Unfortunately earthquakes tend to happen without warning. The one thing to always know and be ready for is the aftershock that usually comes after the initial quake. Either way, it’s good to have a game plan and prepare for the unknown.

  1. Get Information

Know what to do after an earthquake. Know and learn what local, state and federal resources are available to you and where you can go to get help, if any. Keep in mind that resources may be limited so try not to rely on government entities to offer much help or assistance in the beginning.

  1. Have A Plan

Discuss and train before an earthquake occurs and make all attempts to be prepared as much as possible. Every family member should have a role to play and know what to do before, during and after an earthquake occurs. Make sure they know the location of all emergency kits, where to meet, who to contact, and much more. Here are some questions to consider:

  • Who will be in charge and give instructions and directions on the search and recovery?
  • What exits are closest to you and how will you safely get out?
  • When is it a good time to start start moving around or start evacuating?
  • Where will you go or where will everyone meet up? Is there a rally point?
  • Why do we need a plan? why do I need to learn what to do?

Surviving an earthquake

Having a well thought out plan can have a major impact on the outcome of an emergency.
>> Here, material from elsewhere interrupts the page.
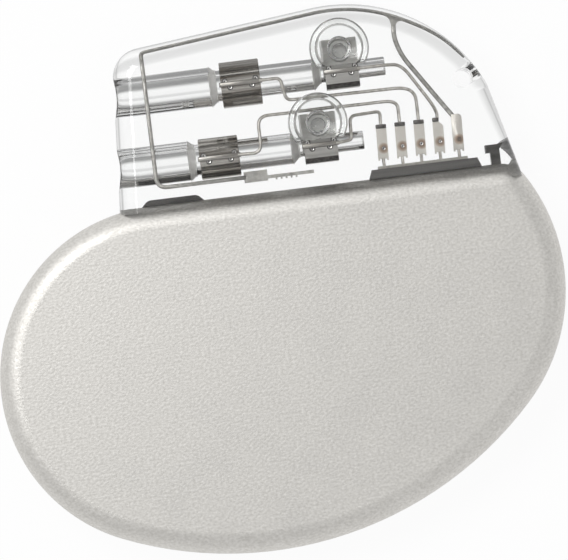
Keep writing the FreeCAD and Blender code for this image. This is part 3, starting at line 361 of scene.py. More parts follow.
def speckled(name, dark, light, metallic, roughness, scale, depth=0.00001):
    # a fine even grain, for cast, sintered and moulded finishes
    material, tree, shader = surface(name, light, metallic, roughness)
    grain = noiseOn(tree, scale, 3)
    tree.links.new(ramp(tree, grain, [(0.35, dark), (0.65, light)]), shader.inputs["Base Color"])
    bump(tree, shader, grain, 0.35, depth)
    return material


def clearCasting(name, colour, ior, roughness):
    material, tree, shader = surface(name, colour, 0.0, roughness, IOR=ior)
    shader.inputs["Transmission Weight"].default_value = 1.0
    haze = noiseOn(tree, 900, 2)
    tree.links.new(ramp(tree, haze, [(0.4, roughness), (0.75, roughness + 0.015)]),
            shader.inputs["Roughness"])
    return material


def heatTinted():
    # pale plate, browned round its weld: the tint follows the plate's own UV map
    material, tree, shader = surface("heatTinted", (0.76, 0.73, 0.68), 1.0, 0.45)
    place = addNode(tree, "UVMap")
    away = addNode(tree, "VectorMath", operation="LENGTH")
    tint = ramp(tree, away.outputs["Value"], [
        (0.0, (0.24, 0.2, 0.17)), (0.2, (0.33, 0.25, 0.2)), (0.36, (0.52, 0.42, 0.34)),
        (0.52, (0.76, 0.73, 0.68))])
    tree.links.new(place.outputs["UV"], away.inputs[0])
    tree.links.new(tint, shader.inputs["Base Color"])
    grain = noiseOn(tree, 4200, 3)
    bump(tree, shader, grain, 0.4, 0.00001)
    return material


finish = {
    "can": blastedTitanium(),
    "seam": streakedMetal("seamBead", (0.42, 0.41, 0.39), (0.62, 0.61, 0.58), 0.35, 3000, (1, 1, 1)),
    "trim": streakedMetal("satinTitanium", (0.1, 0.098, 0.094), (0.185, 0.18, 0.172), 0.42),
    "bracket": streakedMetal("darkBracket", (0.07, 0.068, 0.065), (0.13, 0.127, 0.12), 0.4),
    "epoxy": clearCasting("clearEpoxy", (0.985, 0.988, 0.985), 1.5, 0.0),
    "sealant": speckled("paleSealant", (0.9, 0.89, 0.86), (0.97, 0.96, 0.94), 0.0, 0.35, 1800),
    "silicone": clearCasting("clearSilicone", (0.96, 0.965, 0.96), 1.41, 0.03),
    "ring": streakedMetal("turnedSteel", (0.12, 0.1, 0.078), (0.8, 0.775, 0.73), 0.14, 2300),
    "tip": streakedMetal("satinSteel", (0.39, 0.38, 0.36), (0.51, 0.5, 0.48), 0.36, 2200),
    "ribbon": streakedMetal("flatWire", (0.3, 0.285, 0.26), (0.46, 0.445, 0.42), 0.3, 2400),
    "screw": streakedMetal("machinedSteel", (0.58, 0.575, 0.56), (0.74, 0.735, 0.715), 0.3, 2500,
        (1, 1, 0.1)),
    "wire": streakedMetal("drawnWire", (0.7, 0.67, 0.62), (0.9, 0.87, 0.82), 0.42, 2500, (1, 1, 1)),
    "plate": heatTinted(),
    # painted shade: a near-black finish on the tab collars, the tip blocks' low front chamfers and
    # the set screws' socket walls, standing in for the shade on them
    "collar": speckled("paintedShadeDark", (0.1, 0.095, 0.09), (0.2, 0.19, 0.18), 1.0, 0.45, 4000),
    "weld": speckled("weldMetal", (0.55, 0.54, 0.52), (0.8, 0.79, 0.77), 1.0, 0.15, 3500),
    # near black: burn round the weld beads, and painted shade in the weld pits and along the sides of
    # the flattened wire ends
    "paintedShadeAndBurn": speckled("paintedShadeAndBurn", (0.05, 0.048, 0.045), (0.12, 0.115, 0.11), 1.0, 0.35, 3500),
    "antenna": streakedMetal("antennaStrip", (0.42, 0.41, 0.385), (0.56, 0.55, 0.52), 0.4, 2500,
        (1, 1, 1)),
    "spring": streakedMetal("springAlloy", (0.55, 0.55, 0.54), (0.72, 0.72, 0.71), 0.22),
    "ceramic": speckled("glazedCeramic", (0.62, 0.6, 0.54), (0.74, 0.72, 0.66), 0.0, 0.3, 3000),
    "cell": streakedMetal("cellSteel", (0.5, 0.5, 0.5), (0.64, 0.64, 0.63), 0.3),
    "liner": speckled("linerFilm", (0.62, 0.48, 0.2), (0.76, 0.62, 0.32), 0.0, 0.4, 1500),
    "board": speckled("boardLaminate", (0.03, 0.12, 0.06), (0.07, 0.2, 0.11), 0.0, 0.45, 2500),
    "chip": speckled("chipPackage", (0.02, 0.02, 0.02), (0.045, 0.045, 0.045), 0.0, 0.5, 4000),
    "lid": streakedMetal("platedLid", (0.6, 0.6, 0.6), (0.74, 0.74, 0.74), 0.25),
    "capacitor": speckled("firedCeramic", (0.42, 0.3, 0.14), (0.56, 0.42, 0.22), 0.0, 0.35, 3500),
    "copper": streakedMetal("enamelledCopper", (0.42, 0.17, 0.07), (0.62, 0.3, 0.14), 0.3, 3000,
        (0.1, 1, 1)),
    "flex": speckled("flexFilm", (0.5, 0.24, 0.04), (0.62, 0.32, 0.07), 0.0, 0.35, 2000),
}
slotFinish = {
    "titanium_can": "can", "titanium_trim": "trim", "clear_epoxy": "epoxy", "silicone": "silicone",
    "contact_steel": "tip", "spring_alloy": "spring", "screw_steel": "screw", "bright_wire": "wire",
    "terminal_metal": "plate", "antenna_strip": "antenna", "ceramic": "ceramic", "cell_case": "cell",
    "liner_film": "liner", "laminate": "board", "chip_package": "chip", "crystal_lid": "lid",
    "capacitor_body": "capacitor", "copper_winding": "copper", "flex_film": "flex",
}
for part in frame["record"]["subparts"]:
    mesh = frame["nodes"][part["node"]].data
    mesh.materials.clear()
    choice = "bracket" if "bracket" in part["node"] else slotFinish[part["material_slot"]]
    mesh.materials.append(finish[choice])
print("finishes made:", len(finish))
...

  1. Prepare An Emergency Kit

The kit should contain the following basic items:

  • food
  • water
  • fire
  • shelter
  • first aid/medications
  • communication
  • alternative energy source
  • clothing
  • weapons
  • gear

Prepare an emergency kit (or several kits) with enough resources to last at least 3 days. If possible, keep at least 2 different kits so that family members can have options of reaching them. Take into consideration the family member count and what particular items are considered essential to survive (medications, certain types of foods, etc).

Part of being a good citizen is not being dependent on the government, especially after a disaster. Emergency services will be stretched extremely thin in the aftermath of a such a disastrous event. Preparing for an emergency allows first res-ponders to help those who truly need assistance instead of helping you who (now) knows better and could have prepared for the unknown.

If you have a family, you are well acquainted with the responsibility that comes with caring for them. Preparing for a disaster is simply part of providing for and protecting your family. Not to prepare would be like failing to provide a warm coat for your child on a bitterly cold winter day.